● **Given exercise**
Give the number of lines below that contain the word "shown", and nothing else.

● **Given information**
##########
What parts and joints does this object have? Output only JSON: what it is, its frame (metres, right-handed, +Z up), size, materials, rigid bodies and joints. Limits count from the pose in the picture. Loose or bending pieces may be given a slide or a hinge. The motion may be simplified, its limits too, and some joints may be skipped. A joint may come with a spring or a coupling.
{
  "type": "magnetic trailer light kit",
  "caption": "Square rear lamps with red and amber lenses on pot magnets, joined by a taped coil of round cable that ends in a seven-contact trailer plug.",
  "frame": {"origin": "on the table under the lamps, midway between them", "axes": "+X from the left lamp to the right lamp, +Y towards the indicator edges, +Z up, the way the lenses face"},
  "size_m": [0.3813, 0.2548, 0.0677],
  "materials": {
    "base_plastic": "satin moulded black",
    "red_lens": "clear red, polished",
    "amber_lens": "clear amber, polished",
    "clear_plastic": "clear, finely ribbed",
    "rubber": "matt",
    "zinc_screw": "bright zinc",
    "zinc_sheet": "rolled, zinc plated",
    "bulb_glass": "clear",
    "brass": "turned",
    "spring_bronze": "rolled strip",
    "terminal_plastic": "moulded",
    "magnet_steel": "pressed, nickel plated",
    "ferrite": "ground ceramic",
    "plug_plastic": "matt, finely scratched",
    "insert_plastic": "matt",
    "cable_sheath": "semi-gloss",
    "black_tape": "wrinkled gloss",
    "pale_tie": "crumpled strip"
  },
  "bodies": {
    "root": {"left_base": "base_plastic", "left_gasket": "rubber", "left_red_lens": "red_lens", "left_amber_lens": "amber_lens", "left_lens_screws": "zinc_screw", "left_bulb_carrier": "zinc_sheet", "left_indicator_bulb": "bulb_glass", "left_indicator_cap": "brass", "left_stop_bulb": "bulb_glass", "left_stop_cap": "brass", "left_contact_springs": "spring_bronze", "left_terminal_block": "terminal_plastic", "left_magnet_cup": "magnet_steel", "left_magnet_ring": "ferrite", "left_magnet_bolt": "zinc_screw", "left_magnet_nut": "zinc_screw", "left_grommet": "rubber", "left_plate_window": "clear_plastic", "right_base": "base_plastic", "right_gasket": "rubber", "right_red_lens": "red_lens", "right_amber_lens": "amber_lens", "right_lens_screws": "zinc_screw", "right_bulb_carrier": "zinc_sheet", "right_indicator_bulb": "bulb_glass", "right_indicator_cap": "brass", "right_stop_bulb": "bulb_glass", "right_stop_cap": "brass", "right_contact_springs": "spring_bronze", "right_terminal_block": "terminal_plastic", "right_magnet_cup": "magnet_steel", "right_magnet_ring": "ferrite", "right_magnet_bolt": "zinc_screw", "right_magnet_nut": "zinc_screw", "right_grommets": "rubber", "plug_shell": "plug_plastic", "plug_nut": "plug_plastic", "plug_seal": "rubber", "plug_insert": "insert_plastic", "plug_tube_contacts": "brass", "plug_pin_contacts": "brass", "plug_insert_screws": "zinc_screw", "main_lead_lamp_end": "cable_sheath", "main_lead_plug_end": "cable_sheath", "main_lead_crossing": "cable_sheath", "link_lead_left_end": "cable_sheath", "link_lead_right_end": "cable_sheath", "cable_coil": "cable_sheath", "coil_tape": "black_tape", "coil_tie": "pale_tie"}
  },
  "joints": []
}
##########
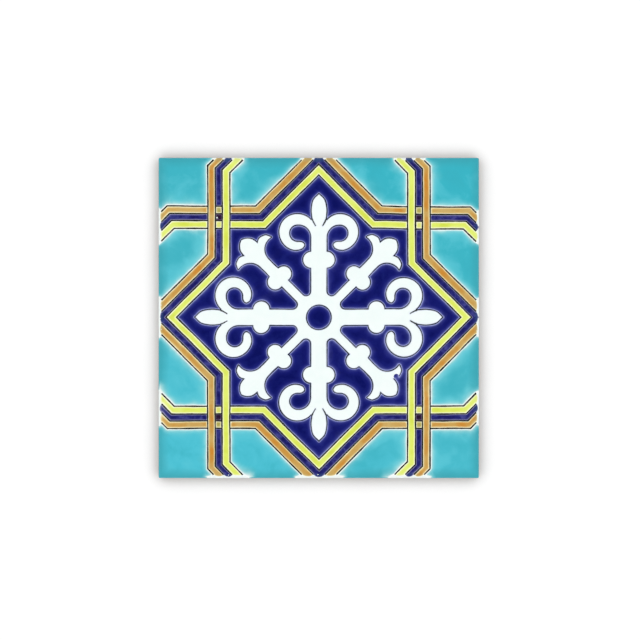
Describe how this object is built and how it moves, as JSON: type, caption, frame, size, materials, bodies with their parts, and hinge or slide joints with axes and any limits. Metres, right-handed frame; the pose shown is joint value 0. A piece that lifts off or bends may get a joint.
##########
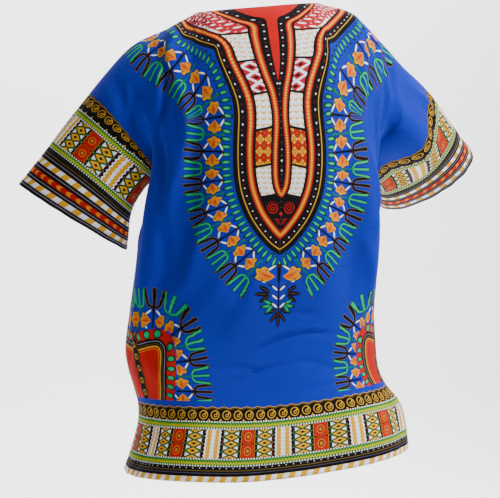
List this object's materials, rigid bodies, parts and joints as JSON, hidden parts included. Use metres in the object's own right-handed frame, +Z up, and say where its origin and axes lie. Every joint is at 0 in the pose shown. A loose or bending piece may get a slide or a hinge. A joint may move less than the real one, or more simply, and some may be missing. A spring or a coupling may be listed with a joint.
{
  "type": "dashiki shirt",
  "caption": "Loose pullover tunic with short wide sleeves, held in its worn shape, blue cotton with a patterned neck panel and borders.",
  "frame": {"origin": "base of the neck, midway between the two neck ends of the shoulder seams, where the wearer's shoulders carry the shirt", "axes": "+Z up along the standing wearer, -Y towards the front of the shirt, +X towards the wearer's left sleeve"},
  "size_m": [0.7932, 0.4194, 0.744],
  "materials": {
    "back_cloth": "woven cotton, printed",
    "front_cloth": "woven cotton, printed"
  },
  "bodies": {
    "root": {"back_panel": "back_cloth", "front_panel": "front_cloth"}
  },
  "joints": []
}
##########
● **Complete response**
2